In the instant case the trustee was appointed by the will of his deceased wife. She had been living with him since 1871, and must be presumed to have been thoroughly familiar with his ability to manage such .property, as well as familiar with his methods of doing so. With this knowledge she appointed him trustee for her children during his life, saying that she had “full confidence in his judgment and discretion in managing said property for the benefit of my said children.” Under these circumstances, and in the light of the text above quoted, before the court would remove the defendant as trustee under the will of his wife something more should appear than a failure to make reports and settlements as required by law, and more than a mere neglect to realize all that possibly could be realiezd from the trust property.

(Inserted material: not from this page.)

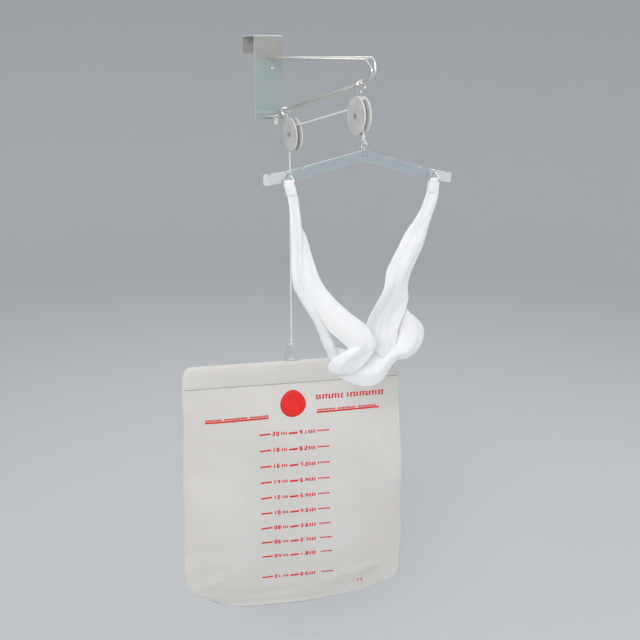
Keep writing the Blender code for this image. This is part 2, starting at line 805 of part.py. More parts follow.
def bag_half_thickness(s, t):
    """Half the bag's thickness at (s across, t down)."""
    edge = max(0.0, 1.0 - abs(s) ** 3.2)
    hem = 6.4 * (1.0 - min(1.0, max(0.0, (t - 0.055) / 0.035))) * (1 if t < 0.09 else 0)
    hem *= min(1.0, (t + 0.012) / 0.022)
    full = math.sin(math.pi * min(1.0, t / 0.97) ** 1.35) ** 0.8 if t < 0.97 else 0.0
    belly = (BAG_THICK / 2) * full * edge**0.8
    return 0.9 + max(hem * min(1.0, edge * 4.0), belly)


COLS = 24
rows_t = [0.0, 0.006, 0.014, 0.03, 0.05, 0.065, 0.08, 0.095]
rows_t += [0.095 + (0.965 - 0.095) * k / 18 for k in range(1, 19)]
rows_t += [0.982, 0.992, 1.0]
verts = []
for face_sign in (-1, 1):
    for t in rows_t:
        for i in range(COLS + 1):
            s = math.sin((i / COLS - 0.5) * math.pi)
            low = BAG_H * (1.0 - 0.055 * abs(s) ** 2.6)
            x = s * bag_outline(t)
            z = BAG_TOP_Z - low * t
            y = face_sign * bag_half_thickness(s, t)
            verts.append(bag_place @ Vector((x * MM, y * MM, z * MM)))
nr, nc = len(rows_t), COLS + 1
half_count = nr * nc
faces = []
for i in range(nr - 1):
    for j in range(nc - 1):
        a = i * nc + j
        faces.append((a, a + 1, a + nc + 1, a + nc))
        b = half_count + a
        faces.append((b, b + nc, b + nc + 1, b + 1))
for j in range(nc - 1):
    for i in (0, nr - 1):
        a = i * nc + j
        faces.append((a, a + 1, half_count + a + 1, half_count + a))
for i in range(nr - 1):
    for j in (0, nc - 1):
        a = i * nc + j
        faces.append((a, a + nc, half_count + a + nc, half_count + a))
weight_bag = mesh_piece("weight_bag", verts, faces, VINYL)
ROD_Z = BAG_TOP_Z - 11.0


def in_bag(x, y, z):
    return bag_place @ Vector((x * MM, y * MM, z * MM))


cut(
    weight_bag,
    cutter_rod("rod_sleeve", in_bag(-230, 0, ROD_Z), in_bag(230, 0, ROD_Z), (HEM_ROD_R + GAP) * MM, 16),
)
RING_WIRE = 3.0
LEG_Y = HEM_ROD_R + RING_WIRE / 2 + GAP
lo = Vector((-13.5, -(LEG_Y + RING_WIRE / 2 + GAP), ROD_Z - 8.5))
hi = Vector((13.5, LEG_Y + RING_WIRE / 2 + GAP, BAG_TOP_Z + 6))
slot = cutter_box("ring_slot", [c * MM for c in lo], [c * MM for c in hi])
slot.data.transform(bag_place)
cut(weight_bag, slot)
lathe(
    "hem_rod",
    [(0, -165), (HEM_ROD_R, -164.5), (HEM_ROD_R, 164.5), (0, 165)],
    14,
    CHROME,
    Matrix.Translation(in_bag(0, 0, ROD_Z)) @ Matrix.Rotation(math.radians(BAG_YAW_DEG), 4, "Z") @ along_x,
)
APEX_Z = BAG_LOOP_Z - 3.6 + 1.1 + RING_WIRE / 2 + GAP
base_z = ROD_Z - HEM_ROD_R - RING_WIRE / 2 - GAP
ring_shape = [
    (-3.2, 0, APEX_Z),
    (3.2, 0, APEX_Z),
    (10.0, LEG_Y, ROD_Z + 4.0),
    (10.0, LEG_Y, base_z),
    (-10.0, -LEG_Y, base_z),
    (-10.0, -LEG_Y, ROD_Z + 4.0),
]
ring_line = rounded(ring_shape, [2.0, 2.0, 6.0, 2.2, 2.2, 6.0], 22.5, closed=True)
wire("bag_ring", [in_bag(*p) for p in ring_line], RING_WIRE, CHROME, closed=True, resolution=3)
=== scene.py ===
# %% [markdown]
# # Over-door cervical traction set: the looks
#
# The CAD model gives the door plate, the wire arm, two cord pulleys, the notched spreader, a cloth
# head halter and a flat weight bag. Its hard pieces keep their shape here and get finishes. The limp
# things (cord, knots, halter, bag) are made again as what they really are.

import json
import math

import bpy
import numpy as np
from mathutils import Matrix, Vector, noise


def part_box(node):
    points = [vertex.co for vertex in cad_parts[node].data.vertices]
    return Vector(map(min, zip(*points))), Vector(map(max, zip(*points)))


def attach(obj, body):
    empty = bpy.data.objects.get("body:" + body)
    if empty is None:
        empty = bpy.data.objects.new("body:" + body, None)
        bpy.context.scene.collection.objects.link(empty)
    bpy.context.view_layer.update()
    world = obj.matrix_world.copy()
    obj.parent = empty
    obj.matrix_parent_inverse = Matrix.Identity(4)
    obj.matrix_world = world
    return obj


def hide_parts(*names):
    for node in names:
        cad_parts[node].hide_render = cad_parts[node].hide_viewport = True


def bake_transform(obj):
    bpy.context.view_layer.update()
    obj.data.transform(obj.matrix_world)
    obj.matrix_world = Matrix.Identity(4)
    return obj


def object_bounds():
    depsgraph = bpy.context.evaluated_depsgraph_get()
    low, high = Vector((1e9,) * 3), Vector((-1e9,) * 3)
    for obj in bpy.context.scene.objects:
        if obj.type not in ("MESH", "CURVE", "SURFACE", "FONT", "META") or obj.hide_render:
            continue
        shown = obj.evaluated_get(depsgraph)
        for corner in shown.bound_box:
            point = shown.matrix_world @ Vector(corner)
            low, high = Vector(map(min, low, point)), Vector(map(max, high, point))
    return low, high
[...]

When a trustee fails to keep his accounts in an intelligent manner, the penalty is to charge him with the value of the use of the trust property for the purpose to which it is devoted, and to credit that sum with legitimate expenses and a reasonable compensation for the trustee, but there is no testimony in the case to show the result of such a method of settlement were we to find the trustee derelict in his duties so as to require the application of that rule. We therefore conclude that under the condition of the record there is no alternative left to us but to affirm the judgment, which is accordingly done.